When he was actively CEO, he had an entire team devoted to sorting through those emails. They would filter the obvious spam and send the genuine customer complaints directly to him. Which usually led to the infamous question mark emails and a lot of people scrambling to resolve the issue and ensure it remained resolved. (The only time I've seen a question mark email have more than just question mark was when Jeff noticed this was a repeat problem from a previous question mark email.)


I think you'll find that quite a few senior execs don't actually handle their own email inbox. Just as they have an executive assistant to jealously guard their calendar and book all their meetings, someone is actively fielding their emails, dealing with the trivialities and junk, and only escalating the important stuf to the exec's attention.


Adrian Newey (cto of Red Bull Racing F1 team) famously has his emails printed off and then he replies in writing. His assistant types it out the following morning.


Seems like a very simple email filter would do the job, for internal emails at least


ceo's at this level have teams of executive assistants that cover all communications 24x7x365, for personal, work, and government liason. You don't think they actually read their own emails do you?

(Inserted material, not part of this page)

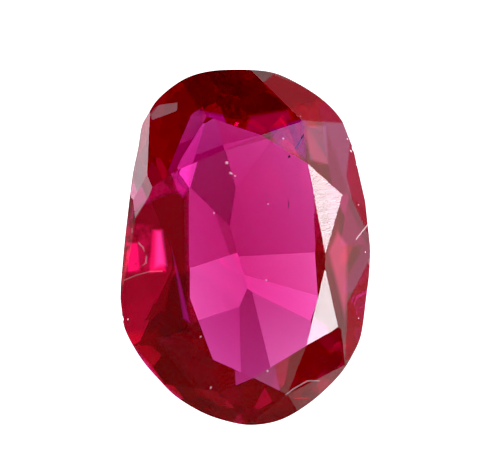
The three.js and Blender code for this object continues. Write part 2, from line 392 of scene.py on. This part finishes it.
skin = Shade.node(gem, "ShaderNodeMixShader", {}, wear)

dye = {"Color": colour_let_through, "Density": absorbed_per_metre}
taken = Shade.node(gem, "ShaderNodeVolumeAbsorption", {}, dye)
silk = Shade.node(gem, "ShaderNodeVolumeScatter", {}, {"Color": silk_colour, "Density": silk_per_metre})
inside = Shade.node(gem, "ShaderNodeAddShader", {}, {0: Shade(taken.outputs[0]), 1: Shade(silk.outputs[0])})
Shade.node(gem, "ShaderNodeOutputMaterial", {}, {
    "Surface": Shade(skin.outputs[0]),
    "Volume": Shade(inside.outputs[0]),
})
stone_mesh.materials.append(gem_material)
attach(stone, "root")
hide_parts("gemstone")

# A few natural inclusions lie just under the surface: pale specks, of which the last are chips at the
# rim, and thin dark needles. Each line gives its place east and north in millimetres, how deep it lies,
# its length and width, and the way it points in degrees.
specks = [
    (-0.50, 2.26, 0.10, 0.085, 0.080, 0),
    (-0.39, 1.98, 0.10, 0.100, 0.055, -30),
    (-0.28, 1.91, 0.10, 0.060, 0.035, -40),
    (-0.92, -3.73, 0.05, 0.080, 0.040, 60),
    (0.58, -3.28, 0.05, 0.050, 0.050, 0),
    (-1.19, -2.37, 0.05, 0.060, 0.030, 45),
    (1.46, 3.49, 0.05, 0.040, 0.040, 0),
    (1.00, 2.90, 0.06, 0.055, 0.050, 0),
    (0.60, 1.16, 0.10, 0.040, 0.040, 0),
    (0.55, -0.87, 0.10, 0.045, 0.040, 0),
    (-0.84, 0.92, 0.10, 0.040, 0.035, 0),
    (2.72, 2.90, 0.01, 0.060, 0.030, 110),
    (2.81, 2.58, 0.01, 0.090, 0.040, 120),
    (2.96, 2.21, 0.01, 0.060, 0.030, 100),
    (3.01, 1.14, 0.02, 0.045, 0.040, 0),
    (3.20, -0.12, 0.01, 0.050, 0.030, 90),
    (3.01, -1.89, 0.02, 0.040, 0.040, 0),
    (-3.14, -1.91, 0.01, 0.070, 0.035, 70),
]
needles = [
    (1.43, 2.80, 0.06, 0.520, 0.065, 60),
    (1.16, 2.42, 0.12, 0.090, 0.060, 50),
    (1.15, 1.14, 0.12, 0.200, 0.030, 90),
]
well_above = 5
# The pale specks are real marks, but their faint glow is a painted highlight. The needles do not glow.
for name, marks, colour, glow_strength in [
    ("specks", specks, (0.95, 0.72, 0.84, 1), 0.35),
    ("needles", needles, (0.04, 0.0, 0.03, 1), 0.0),
]:
    shape = bmesh.new()
    for east_at, north_at, under, long, wide, points in marks:
        above = girdle_middle / mm + stone_east * east_at + stone_north * north_at + table_up * well_above
        surface = stone_skin.ray_cast(above, -table_up)[0]
        turn = math.radians(points)
        lengthwise = stone_east * math.cos(turn) + stone_north * math.sin(turn)
        crosswise = table_up.cross(lengthwise)
        axes = Matrix((lengthwise * long / 2, crosswise * wide / 2, table_up * wide / 2)).transposed()
        at = Matrix.Translation(surface - table_up * under) @ axes.to_4x4()
        bmesh.ops.create_icosphere(shape, subdivisions=2, radius=1.0, matrix=at)
    bmesh.ops.scale(shape, vec=(mm, mm, mm), verts=shape.verts)
    bmesh.ops.recalc_face_normals(shape, faces=shape.faces)
    mesh = bpy.data.meshes.new(name)
    shape.to_mesh(mesh)
    shape.free()
    marked = bpy.data.objects.new(name, mesh)
    bpy.context.collection.objects.link(marked)
    look = bpy.data.materials.new(name)
    look.use_nodes = True
    look.node_tree.nodes.clear()
    grit_and_glow = Shade.node(look.node_tree, "ShaderNodeBsdfPrincipled", {}, {
        "Base Color": colour,
        "Roughness": 0.5,
        "Emission Color": colour,
        "Emission Strength": glow_strength,
    })
    Shade.node(look.node_tree, "ShaderNodeOutputMaterial", {}, {"Surface": Shade(grit_and_glow.outputs[0])})
    mesh.materials.append(look)
    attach(marked, "root")

# The floor is a plain sheet of grey matt plastic, laid flat just under the stone. Near the stone it
# looks pale, because it glows softly in a round spot: a painted pool of light, as if lit from below. The
# glow fades out a few centimetres from the stone.
floor_gap = 0.012 * mm
floor_size = 1.0
floor_mesh = bpy.data.meshes.new("floor")
floor_shape = bmesh.new()
bmesh.ops.create_grid(floor_shape, x_segments=1, y_segments=1, size=floor_size)
bmesh.ops.translate(floor_shape, vec=(0, 0, -floor_gap), verts=floor_shape.verts)
floor_shape.to_mesh(floor_mesh)
floor_shape.free()
floor = bpy.data.objects.new("floor", floor_mesh)
bpy.context.collection.objects.link(floor)
floor_material = bpy.data.materials.new("glowing_grey_sheet")
floor_material.use_nodes = True
sheet = floor_material.node_tree
sheet.nodes.clear()
spot = Shade(Shade.node(sheet, "ShaderNodeTexCoord", {}, {}).outputs["Object"])
reach_kind = {"operation": "LENGTH"}
reach = Shade(Shade.node(sheet, "ShaderNodeVectorMath", reach_kind, {0: spot}).outputs["Value"]) * to_mm
spot_end = 30.0
spot_full = 11.0
spot_light = 1.36
far_light = 0.16
near = reach.rise(spot_end, spot_full)
glow = near * spot_light + far_light
white_glow = {0: (1.0, 1.0, 1.0), "Scale": glow}
glow_colour = Shade(Shade.node(sheet, "ShaderNodeVectorMath", {"operation": "SCALE"}, white_glow).outputs[0])
sheet_look = Shade.node(sheet, "ShaderNodeBsdfPrincipled", {}, {
    "Base Color": (0.25, 0.255, 0.265, 1),
    "Roughness": 0.8,
    "Emission Color": glow_colour,
    "Emission Strength": 1.0,
})
Shade.node(sheet, "ShaderNodeOutputMaterial", {}, {"Surface": Shade(sheet_look.outputs[0])})
floor_mesh.materials.append(floor_material)


# The light is soft. A low card in front of the stone shines in the star facets, two small windows
# behind it shine in the west strip, and three faint boxes and a pale room fill in the rest.
softbox_distance = 0.30


def softbox(name, azimuth, elevation, width, height, brightness, colour):
    """A soft light panel facing the stone. Azimuth 0 is behind the stone, along +Y, and 90 is at +X."""
    panel = bpy.data.lights.new(name, "AREA")
    panel.shape = "RECTANGLE"
    panel.size = width
    panel.size_y = height
    panel.energy = brightness * math.pi * width * height
    panel.color = colour
    lamp = bpy.data.objects.new(name, panel)
    bpy.context.collection.objects.link(lamp)
    turn = math.radians(azimuth)
    lift = math.radians(elevation)
    toward = Vector((math.sin(turn) * math.cos(lift), math.cos(turn) * math.cos(lift), math.sin(lift)))
    lamp.location = toward * softbox_distance
    lamp.rotation_euler = toward.to_track_quat("Z", "Y").to_euler()
    lamp.visible_camera = False


softbox("front_card", 178, 13, 0.183, 0.068, 12.5, (0.92, 0.97, 1.0))
softbox("back_window", 27, 30, 0.045, 0.045, 2.9, (0.70, 0.90, 1.0))
softbox("back_sill", 23, 12, 0.030, 0.030, 3.6, (0.85, 0.90, 1.0))
softbox("front_box", 196, 40, 0.20, 0.16, 0.65, (1.0, 1.0, 1.0))
softbox("right_box", 142, 25, 0.106, 0.053, 1.7, (0.80, 0.85, 1.0))
softbox("back_box", -8, 40, 0.106, 0.106, 0.45, (1.0, 1.0, 1.0))

# The room's right side is darker. The north facets mirror it.
room_brightness = 0.468
shade_depth = 0.40
toward_shade = (0.95, -0.25, 0.2)
world = bpy.data.worlds.new("room")
world.use_nodes = True
room = world.node_tree
room.nodes.clear()
looking = Shade(Shade.node(room, "ShaderNodeTexCoord", {}, {}).outputs["Generated"])
shade_side = looking.along(toward_shade).rise(0.55, 0.90)
room_light = room_brightness - shade_side * shade_depth
backdrop = Shade.node(room, "ShaderNodeBackground", {}, {"Color": (1, 1, 1, 1), "Strength": room_light})
Shade.node(room, "ShaderNodeOutputWorld", {}, {"Surface": Shade(backdrop.outputs[0])})

# The picture: plain colours with a slightly deep black, and enough bounces for light inside a stone
black_level = 0.025
scene = bpy.context.scene
scene.world = world
scene.view_settings.view_transform = "Standard"
scene.view_settings.use_curve_mapping = True
scene.view_settings.curve_mapping.black_level = (black_level, black_level, black_level)
scene.view_settings.curve_mapping.update()
scene.cycles.sampling_pattern = "TABULATED_SOBOL"
scene.cycles.max_bounces = 32
scene.cycles.glossy_bounces = 24
scene.cycles.transmission_bounces = 24
scene.cycles.volume_bounces = 4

A former CEO of mine was known for keeping all his emails, forever. For this he needed special email storage arrangements from the IT team, including a laptop with a super-large HD.

If you ever turned up to a meeting and contradicted something you once said in an email, he'd be on to you in an instant.


I would filter emails by domain before they hit the exec's inbox.


Maybe aggressive filtering based on contacts or domain?


Anyone have one of these for FedEx? I found about 100+ @fedex.com email addresses for people at FedEx by scouring the web but not one of them worked.

Just trying to get my package...

(p.s. tried all the regular support channels)


What would be the same but for Paypal?